Exercise: Copy each line exactly.

⟨

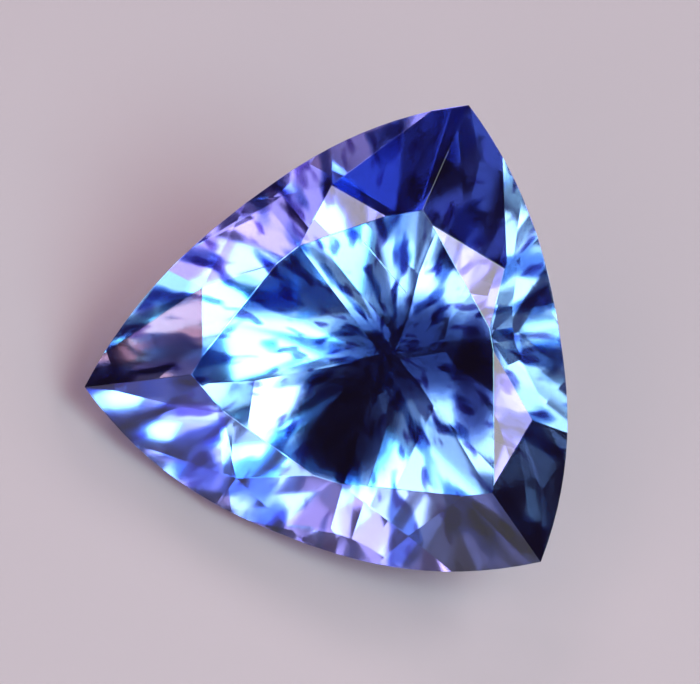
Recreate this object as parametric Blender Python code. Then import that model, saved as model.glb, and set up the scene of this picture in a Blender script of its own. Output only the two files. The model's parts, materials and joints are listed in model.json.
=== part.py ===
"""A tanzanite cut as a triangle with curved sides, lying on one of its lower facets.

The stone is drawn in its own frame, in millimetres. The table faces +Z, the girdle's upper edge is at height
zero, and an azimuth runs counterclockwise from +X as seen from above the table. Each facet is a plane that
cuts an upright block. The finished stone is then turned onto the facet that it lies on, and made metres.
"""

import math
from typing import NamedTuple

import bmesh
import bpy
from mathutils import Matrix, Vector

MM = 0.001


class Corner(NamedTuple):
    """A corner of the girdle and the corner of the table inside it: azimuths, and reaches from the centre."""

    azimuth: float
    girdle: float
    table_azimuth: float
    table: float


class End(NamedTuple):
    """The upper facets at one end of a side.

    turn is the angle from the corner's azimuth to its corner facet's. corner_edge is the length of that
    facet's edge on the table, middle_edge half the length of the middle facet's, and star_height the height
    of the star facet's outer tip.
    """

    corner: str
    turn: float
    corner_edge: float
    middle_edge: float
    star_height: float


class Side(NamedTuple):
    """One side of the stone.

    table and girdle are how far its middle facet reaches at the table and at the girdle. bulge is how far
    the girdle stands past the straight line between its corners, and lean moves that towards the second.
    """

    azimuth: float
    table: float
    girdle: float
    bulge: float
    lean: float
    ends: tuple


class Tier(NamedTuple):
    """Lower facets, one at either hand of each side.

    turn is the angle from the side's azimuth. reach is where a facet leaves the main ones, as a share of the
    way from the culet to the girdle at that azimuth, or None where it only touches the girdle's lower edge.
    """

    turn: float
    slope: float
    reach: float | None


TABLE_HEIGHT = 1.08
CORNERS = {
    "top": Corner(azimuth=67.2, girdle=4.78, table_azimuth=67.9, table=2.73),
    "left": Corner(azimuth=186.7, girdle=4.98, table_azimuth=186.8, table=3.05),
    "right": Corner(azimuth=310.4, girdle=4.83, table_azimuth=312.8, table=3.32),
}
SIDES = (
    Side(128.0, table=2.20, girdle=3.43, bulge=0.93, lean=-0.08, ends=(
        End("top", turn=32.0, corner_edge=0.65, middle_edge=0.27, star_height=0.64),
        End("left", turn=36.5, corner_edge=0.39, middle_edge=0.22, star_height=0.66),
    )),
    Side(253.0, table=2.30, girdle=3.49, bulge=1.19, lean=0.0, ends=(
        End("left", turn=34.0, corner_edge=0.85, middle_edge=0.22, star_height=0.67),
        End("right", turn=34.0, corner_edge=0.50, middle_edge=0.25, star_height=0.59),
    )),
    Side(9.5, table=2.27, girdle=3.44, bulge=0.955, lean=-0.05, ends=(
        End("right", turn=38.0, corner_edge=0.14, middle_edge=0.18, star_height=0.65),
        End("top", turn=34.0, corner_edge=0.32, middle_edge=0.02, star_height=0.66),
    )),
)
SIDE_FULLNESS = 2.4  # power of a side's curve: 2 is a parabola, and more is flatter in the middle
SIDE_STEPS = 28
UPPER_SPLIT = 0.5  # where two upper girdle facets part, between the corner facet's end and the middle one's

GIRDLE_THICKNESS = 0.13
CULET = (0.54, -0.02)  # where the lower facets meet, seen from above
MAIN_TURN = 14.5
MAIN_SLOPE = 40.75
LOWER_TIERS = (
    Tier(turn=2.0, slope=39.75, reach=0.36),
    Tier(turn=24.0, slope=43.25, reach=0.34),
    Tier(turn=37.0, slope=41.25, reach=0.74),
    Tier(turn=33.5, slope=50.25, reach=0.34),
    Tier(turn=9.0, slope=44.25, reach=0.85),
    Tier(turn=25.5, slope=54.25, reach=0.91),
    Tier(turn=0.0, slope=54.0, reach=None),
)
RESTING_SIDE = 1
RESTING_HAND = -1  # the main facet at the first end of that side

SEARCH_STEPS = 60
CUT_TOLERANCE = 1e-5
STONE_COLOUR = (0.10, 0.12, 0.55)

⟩

Correct answer:
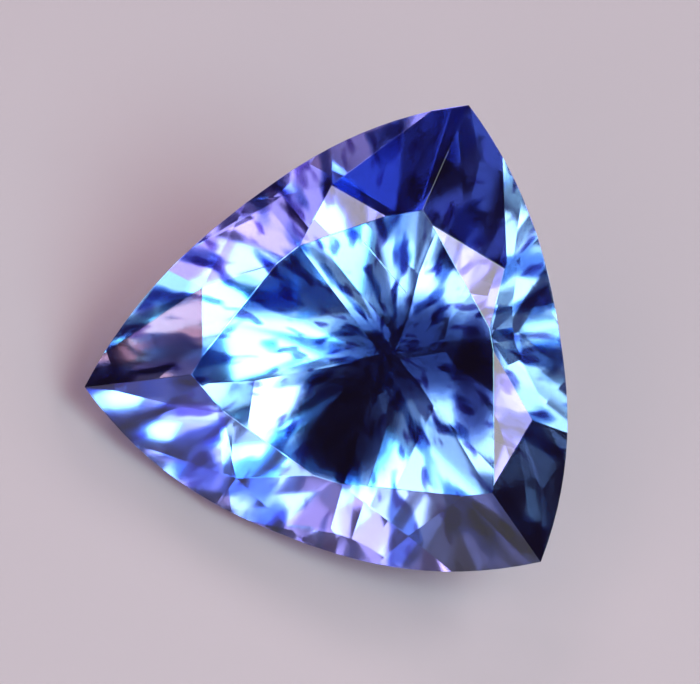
Recreate this object as parametric Blender Python code. Then import that model, saved as model.glb, and set up the scene of this picture in a Blender script of its own. Output only the two files. The model's parts, materials and joints are listed in model.json.
=== part.py ===
"""A tanzanite cut as a triangle with curved sides, lying on one of its lower facets.

The stone is drawn in its own frame, in millimetres. The table faces +Z, the girdle's upper edge is at height
zero, and an azimuth runs counterclockwise from +X as seen from above the table. Each facet is a plane that
cuts an upright block. The finished stone is then turned onto the facet that it lies on, and made metres.
"""

import math
from typing import NamedTuple

import bmesh
import bpy
from mathutils import Matrix, Vector

MM = 0.001


class Corner(NamedTuple):
    """A corner of the girdle and the corner of the table inside it: azimuths, and reaches from the centre."""

    azimuth: float
    girdle: float
    table_azimuth: float
    table: float


class End(NamedTuple):
    """The upper facets at one end of a side.

    turn is the angle from the corner's azimuth to its corner facet's. corner_edge is the length of that
    facet's edge on the table, middle_edge half the length of the middle facet's, and star_height the height
    of the star facet's outer tip.
    """

    corner: str
    turn: float
    corner_edge: float
    middle_edge: float
    star_height: float


class Side(NamedTuple):
    """One side of the stone.

    table and girdle are how far its middle facet reaches at the table and at the girdle. bulge is how far
    the girdle stands past the straight line between its corners, and lean moves that towards the second.
    """

    azimuth: float
    table: float
    girdle: float
    bulge: float
    lean: float
    ends: tuple


class Tier(NamedTuple):
    """Lower facets, one at either hand of each side.

    turn is the angle from the side's azimuth. reach is where a facet leaves the main ones, as a share of the
    way from the culet to the girdle at that azimuth, or None where it only touches the girdle's lower edge.
    """

    turn: float
    slope: float
    reach: float | None


TABLE_HEIGHT = 1.08
CORNERS = {
    "top": Corner(azimuth=67.2, girdle=4.78, table_azimuth=67.9, table=2.73),
    "left": Corner(azimuth=186.7, girdle=4.98, table_azimuth=186.8, table=3.05),
    "right": Corner(azimuth=310.4, girdle=4.83, table_azimuth=312.8, table=3.32),
}
SIDES = (
    Side(128.0, table=2.20, girdle=3.43, bulge=0.93, lean=-0.08, ends=(
        End("top", turn=32.0, corner_edge=0.65, middle_edge=0.27, star_height=0.64),
        End("left", turn=36.5, corner_edge=0.39, middle_edge=0.22, star_height=0.66),
    )),
    Side(253.0, table=2.30, girdle=3.49, bulge=1.19, lean=0.0, ends=(
        End("left", turn=34.0, corner_edge=0.85, middle_edge=0.22, star_height=0.67),
        End("right", turn=34.0, corner_edge=0.50, middle_edge=0.25, star_height=0.59),
    )),
    Side(9.5, table=2.27, girdle=3.44, bulge=0.955, lean=-0.05, ends=(
        End("right", turn=38.0, corner_edge=0.14, middle_edge=0.18, star_height=0.65),
        End("top", turn=34.0, corner_edge=0.32, middle_edge=0.02, star_height=0.66),
    )),
)
SIDE_FULLNESS = 2.4  # power of a side's curve: 2 is a parabola, and more is flatter in the middle
SIDE_STEPS = 28
UPPER_SPLIT = 0.5  # where two upper girdle facets part, between the corner facet's end and the middle one's

GIRDLE_THICKNESS = 0.13
CULET = (0.54, -0.02)  # where the lower facets meet, seen from above
MAIN_TURN = 14.5
MAIN_SLOPE = 40.75
LOWER_TIERS = (
    Tier(turn=2.0, slope=39.75, reach=0.36),
    Tier(turn=24.0, slope=43.25, reach=0.34),
    Tier(turn=37.0, slope=41.25, reach=0.74),
    Tier(turn=33.5, slope=50.25, reach=0.34),
    Tier(turn=9.0, slope=44.25, reach=0.85),
    Tier(turn=25.5, slope=54.25, reach=0.91),
    Tier(turn=0.0, slope=54.0, reach=None),
)
RESTING_SIDE = 1
RESTING_HAND = -1  # the main facet at the first end of that side

SEARCH_STEPS = 60
CUT_TOLERANCE = 1e-5
STONE_COLOUR = (0.10, 0.12, 0.55)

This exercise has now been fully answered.